642. Even if our discussion were restricted solely to physical feeling, we could easily show how such feeling is subject to disorders caused by the abuse of pleasure, which often renders physical feeling voracious and insatiably greedy. Each of the senses of an animal, beginning with taste, may go wrong even to the point of causing the animal's death, because of the deception caused by the vivacity and precipitation with which the instinct, produced by the sense, acts. The American Indians, who as a people drank themselves to death, are only one of the innumerable daily cases that demonstrate how contentment is impossible for any branch whatever of uncontrolled physical feeling.(290)

643. What the sensists cannot understand or accept is the distinction between physical feeling and human capacity. They systematically reduce all human powers to corporeal feeling and so cannot possibly form a correct concept of human desire, which does not stem from feeling but from understanding. Because they consider desire as part of the sensuous instinct alone, they are incapable of grasping the tremendous extension attainable by human capacity. The sensuous instinct can indeed be excited and become ravenous to the point of rage but it does not extend even to the tiniest part of the extension of human capacity.

644. Human capacity, we said, extends to all the real or imaginary objects that the understanding can conceive as good. But this good is infinite. Human capacity therefore can increase ad infinitum, and its various extensions can be infinite in number. Sensists forget entirely to observe and evaluate these wonderful phenomena of the human spirit. Their immense poverty of thought leads them to a facile belief that `the need to feel is a constant quantity.'

645. Philosophers as short-sighted as this, and equipped with such inexact observations, cannot form an accurate concept of contentment. For them, only the need of physical sensations, not the capacity of human desire, exists; they accept only actual physical pleasure which necessarily brings with it satisfaction of the need to feel. Consequently they are incapable of conceiving the state of contentment that arises when some capacity is satisfied. But even if the need of physical feeling were completely satisfied, we could still be very unhappy. Many people, endowed superabundantly with all the means necessary for satisfying every physical yearning, acknowledge their misery by taking their own lives.

646. We must conclude therefore:

1. The extensions of human capacity are infinite, because capacity can vary in extension according to the number of willed objects we crave and want, and according to the quality and nature of the objects which can at times have a finite or infinite value.
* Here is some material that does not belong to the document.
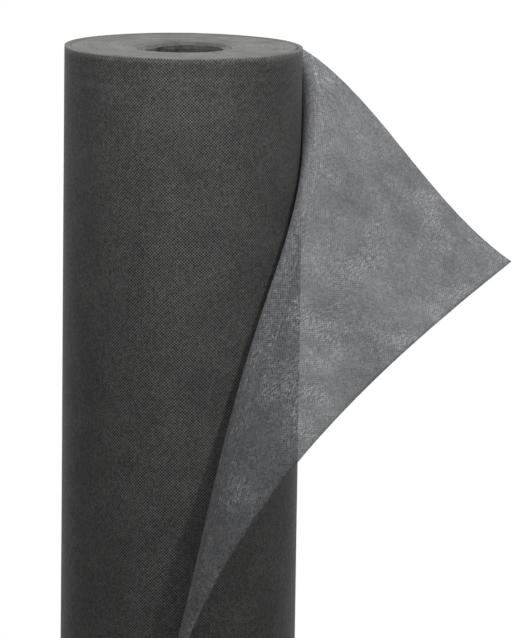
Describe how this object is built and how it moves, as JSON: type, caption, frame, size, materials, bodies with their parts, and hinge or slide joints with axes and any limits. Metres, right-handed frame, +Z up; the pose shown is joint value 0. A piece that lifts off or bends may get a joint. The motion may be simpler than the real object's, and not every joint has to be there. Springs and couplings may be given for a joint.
{
  "type": "fleece roll",
  "caption": "Upright roll of grey nonwoven crop fleece on a recessed winding tube, the free corner of its last turn peeled away and hanging out to one side.",
  "frame": {"origin": "on the roll's axis, in the plane of the end face it stands on", "axes": "+Z up along the roll's axis; -Y is the front, where the free edge of the web lies; +X is the side the peeled corner reaches out to"},
  "size_m": [0.2873, 0.1834, 0.8],
  "materials": {
    "fleece_face": "matte",
    "fleece_back": "matte",
    "fleece_ends": "matte",
    "winding_board": "matte"
  },
  "bodies": {
    "roll": {"winding_tube": "winding_board", "tight_turns": "fleece_ends", "bore_turns": "fleece_ends", "rim_turns": "fleece_face", "outer_ply": "fleece_face", "peeled_ply": "fleece_back"},
    "corner": {"loose_corner": "fleece_back"}
  },
  "joints": [
    {"name": "corner_swing", "type": "hinge", "parent": "roll", "child": "corner", "pos_m": [0.1027, -0.0814, 0.58335], "axis": [-0.0429, 0.5001, 0.8649], "range_deg": [-60, 50]}
  ]
}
2. A different contentment corresponds to each extension of capacity. When all our capacity, small or great, is content, our contentment is complete. But the greater our capacity, the richer our contentment in internal delight. The number of our possible ways of contentment are therefore infinite and, although differing in the abundance of good they generate in the human spirit, are all states in which human desire has found peace.

3. When our capacity lacks complete satisfaction, it constitutes a state of human unhappiness; states of unhappiness are as many as the capacities themselves, that is, they too are infinite.

4. Finally, there are other states between the state of unhappiness and that of contentment. In these the spirit has a capacity which is neither entirely satisfied nor entirely devoid of satisfaction. This state varies according to the proportion between the satisfied and unsatisfied parts of our capacity. It is a mixture of pleasure and pain because the human being rejoices at the point where his human capacity is full, but suffers where it is absent.

Notes

(289) Cf. bk. 2, c. 1, Sui Consumi.

(290) I have discussed the deviation of the physical instinct in AMS, 401-415, 669-682, 687-688. - The law for an animal in a healthy state is: `An animal is never driven by instinct to obtain an actual pleasure harmful to its nature.' In a healthy animal this harm is felt beforehand and avoided by abstinence from what are otherwise pleasant actions and objects.